I was curious if anyone had ever pre-sold contracts for fall delivery of beef, pork or poultry. How did it work out for you that may have attempted this in the past or currently market in this manner? I had never considered this in the past but the local business model is changing due to the growth of CSAs in the area.


----------



## bbos2 (Mar 20, 2015)

I sell cattle on packer contracts. I really like it. Be prepared for big margins but its the protection you pay for. Some say it puts the ball in the packers court but it helps my risk management. Long term you probably be better off running open. I'd rather take a guarantee short term with the money it takes to play


----------



## hillside hay (Feb 4, 2013)

It might be worth it temporarily as in this area direct marketing is getting to be a race to the bottom. Beef and hay alike. What would a minimum contract be? I can only support 100,000 lbs. at the moment.


----------



## bbos2 (Mar 20, 2015)

Minimum contract is 50000 lbs. Basically a semi load of 34-36 fats. I shoot for them being born within 2 weeks of each other and 40 head to cover contract. If you get spread out more then 2 weeks you risk quality scores with yield grade and muscle scores.

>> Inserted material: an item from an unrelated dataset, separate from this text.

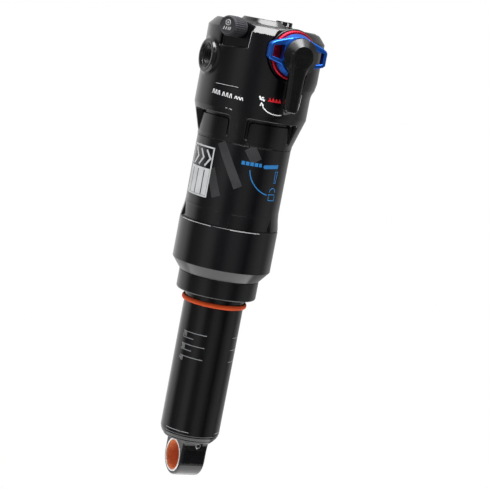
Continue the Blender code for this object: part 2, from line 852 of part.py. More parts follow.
def make_control_spindle():
    """The spindle that the lever turns, with a flat cam at its inner end."""
    tip, neck = 9.0, SPINDLE_R - 0.6
    profile = (
        (0.0, SPINDLE_END),
        (neck, SPINDLE_END),
        (SPINDLE_R, SPINDLE_END + 0.6),
        (SPINDLE_R, tip),
        (0.0, tip),
    )
    spindle = turned("control_spindle", profile, SIDES_SMALL, control_matrix(CONTROL_FACE_Y))
    set_origin(spindle, (CONTROL_X, CONTROL_FACE_Y, CONTROL_Z))
    return steel(spindle)


def make_detent():
    """The ball and spring that click the rebound knob."""
    place = detent_place()
    radius, centre = 0.9, 0.5
    steps = 6
    arc = [
        (radius * math.sin(math.pi * i / steps), centre - radius * math.cos(math.pi * i / steps))
        for i in range(steps + 1)
    ]
    arc[0] = (0.0, centre - radius)
    arc[-1] = (0.0, centre + radius)
    ball = turned("detent_ball", arc, 12, place)
    spring = helix("detent_spring", 0.85, 0.18, 4.9, 5, place @ Matrix.Translation((0.0, 0.0, -5.7)))
    return [steel(ball), paint(spring, (0.5, 0.5, 0.52), 0.35, 1.0)]


def make_bottom_out_adjuster():
    """The castellated adjuster in the top face, with its stem."""
    profile = (
        (0.0, 12.4),
        (2.1, 12.4),
        (2.1, HEAD_TOP + GAP),
        (ADJUSTER_R, HEAD_TOP + GAP),
        (ADJUSTER_R, ADJUSTER_TOP - 0.5),
        (ADJUSTER_R - 0.5, ADJUSTER_TOP),
        (0.0, ADJUSTER_TOP),
    )
    place = Matrix.Translation((ADJUSTER_X, ADJUSTER_Y, 0.0))
    knob = turned("bottom_out_adjuster", profile, 24, place)
    flute_count = 8
    reach, flute_r = ADJUSTER_R + 0.15, 0.75
    low, high = HEAD_TOP + 0.9, ADJUSTER_TOP + 1.0
    for i in range(flute_count):
        turn = math.tau * i / flute_count
        x, y = ADJUSTER_X + reach * math.cos(turn), ADJUSTER_Y + reach * math.sin(turn)
        flute = ((0.0, low), (flute_r, low), (flute_r, high), (0.0, high))
        cut(knob, turned("flute", flute, 10, Matrix.Translation((x, y, 0.0))))
    set_origin(knob, (ADJUSTER_X, ADJUSTER_Y, ADJUSTER_TOP))
    return black_anodised(knob)


# ---------------------------------------------------------------- air valve

def make_valve():
    """The valve body with its seal, core and cap, along the valve's own axis."""
    axis = facing(VALVE_AZ, (0.0, 0.0, VALVE_Z))
    body = (
        (1.5, 16.6),
        (2.2, 16.6),
        (2.2, VALVE_SEAT_R + 0.4),
        (3.2, VALVE_SEAT_R + 0.8),
        (3.2, CAP_FACE_R - 2.6),
        (2.9, CAP_FACE_R - 2.2),
        (1.5, CAP_FACE_R - 2.2),
    )
    seal = ((3.5, 22.7), (4.3, 22.7), (4.3, 23.6), (3.5, 23.6))
    core = ((0.5, 19.0), (1.2, 19.0), (1.2, 26.0), (0.5, 26.0))
    pin = ((0.0, 17.2), (1.0, 17.2), (1.0, 17.8), (0.2, 18.4), (0.2, 27.6), (0.0, 27.6))
    cap = (
        (CAP_R - 1.0, CAP_BACK_R + 0.9),
        (CAP_R - 0.2, CAP_BACK_R + 0.9),
        (CAP_R, CAP_BACK_R + 1.2),
        (CAP_R, CAP_FACE_R - 0.6),
        (CAP_R - 0.6, CAP_FACE_R),
        (0.0, CAP_FACE_R),
        (0.0, CAP_FACE_R - 1.6),
        (CAP_R - 1.0, CAP_FACE_R - 1.6),
    )
    turn = math.radians(VALVE_AZ)
    cap_item = turned("valve_cap", cap, 28, axis)
    back = CAP_BACK_R
    set_origin(cap_item, (back * math.sin(turn), -back * math.cos(turn), VALVE_Z))
    return [
        paint(turned("valve_body", body, SIDES_SMALL, axis), (0.55, 0.42, 0.2), 0.35, 1.0),
        black_rubber(turned("valve_seal", seal, SIDES_SMALL, axis)),
        steel(turned("valve_core", core, 14, axis)),
        steel(turned("valve_pin", pin, 10, axis)),
        paint(cap_item, (0.02, 0.02, 0.022), 0.5, 0.0),
    ]


# ---------------------------------------------------------------- assembly

def make_sag_ring():
    """The O-ring on the tube that marks how far the shock has moved."""
    ring = round_ring("sag_o_ring", 13.98, 15.1, -111.2, -109.0, SIDES_LARGE)
    set_origin(ring, (0.0, 0.0, -110.1))
    return paint(ring, (0.8, 0.09, 0.01), 0.45, 0.0)


def main():
    """Build every piece and hang it on its assembly's empty."""
    clear_scene()
    head = empty("head_assembly", (0.0, 0.0, 0.0))
    controls = empty("control_axis", (CONTROL_X, CONTROL_FACE_Y, CONTROL_Z))
    damper = empty("damper_assembly", (0.0, 0.0, -EYE_TO_TRUNNION))
    hang(head, make_trunnion_head(), make_air_can(), make_negative_sleeve(), make_wiper_collar())
    hang(head, *make_can_seals())
    hang(head, make_piston_shaft(), *make_piston_stack(), *make_chamber_fittings())
    hang(head, *make_valve(), make_bottom_out_adjuster(), *make_detent())
    hang(controls, make_control_base(), make_rebound_knob(), make_compression_dial())
    hang(controls, make_threshold_lever(), make_control_spindle())
    hang(head, make_rebound_rod())
    hang(damper, make_damper_tube(), make_air_piston(), *make_air_piston_seals())
    hang(damper, *make_floating_piston(), make_bottom_eyelet(), *make_eyelet_fittings())
    make_sag_ring()


main()
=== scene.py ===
"""Looks of a trunnion-mount air rear shock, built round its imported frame.

Lengths inside the classes are millimetres, in the frame's own axes: +Z runs up the shock from the eyelet to
the head, X is the trunnion axis and the controls face -Y. Azimuths are degrees from -Y towards +X.
"""

import json
import logging
import math
from collections.abc import Callable, Iterable, Sequence
from dataclasses import dataclass, field
from enum import Enum

import bpy
import numpy as np
from mathutils import Matrix, Vector


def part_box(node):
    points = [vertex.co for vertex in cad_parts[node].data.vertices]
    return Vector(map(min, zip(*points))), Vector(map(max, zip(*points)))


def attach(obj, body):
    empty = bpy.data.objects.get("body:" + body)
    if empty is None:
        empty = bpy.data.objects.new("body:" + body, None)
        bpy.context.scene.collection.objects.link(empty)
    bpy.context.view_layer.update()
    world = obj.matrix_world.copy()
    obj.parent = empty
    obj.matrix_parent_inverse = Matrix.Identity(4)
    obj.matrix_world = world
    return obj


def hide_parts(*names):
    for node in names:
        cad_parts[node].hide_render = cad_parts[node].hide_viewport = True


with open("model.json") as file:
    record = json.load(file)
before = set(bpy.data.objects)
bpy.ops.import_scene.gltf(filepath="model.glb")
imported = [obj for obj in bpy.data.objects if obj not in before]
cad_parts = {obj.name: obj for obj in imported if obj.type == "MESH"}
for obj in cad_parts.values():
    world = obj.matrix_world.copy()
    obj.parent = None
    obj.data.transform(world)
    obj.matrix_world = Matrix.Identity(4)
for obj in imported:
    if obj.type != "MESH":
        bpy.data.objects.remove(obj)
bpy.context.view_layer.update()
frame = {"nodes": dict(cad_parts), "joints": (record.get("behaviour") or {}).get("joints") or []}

LOG = logging.getLogger("rear_shock")
MM = 0.001
ON_AXIS = 1e-9
UPRIGHT = Matrix()
Colour = tuple[float, float, float]
Outline = Sequence[tuple[float, ...]]
Points = np.ndarray
Distance = Callable[[Points], np.ndarray]


# ---------------------------------------------------------------- finishes


class Grain(Enum):
    """How a surface was made, which sets the relief of its finest detail."""

    BLASTED = "bead blasted"
    TURNED = "turned on a lathe"
    MOULDED = "moulded"
    INK = "printed ink"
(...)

There are other packer contracts you can do tho. This just works for me. These are hard fed holsteins


----------



## endrow (Dec 15, 2011)

What is the age and weight of a finished hard fed Holstein.
.


----------



## bbos2 (Mar 20, 2015)

Usually for me I feed,them for 13 monthes, round 15 monthes old. Average 1450-1475


----------



## hillside hay (Feb 4, 2013)

So do you have to bid for these contracts or do they just have a list of what they are needing when?


----------



## bbos2 (Mar 20, 2015)

Packer will have so many available per month. They will follow current markets closely. Along with market spreads.


----------



## hillside hay (Feb 4, 2013)

Thanks for the information. Guess I gotta beat some bushes now.


----------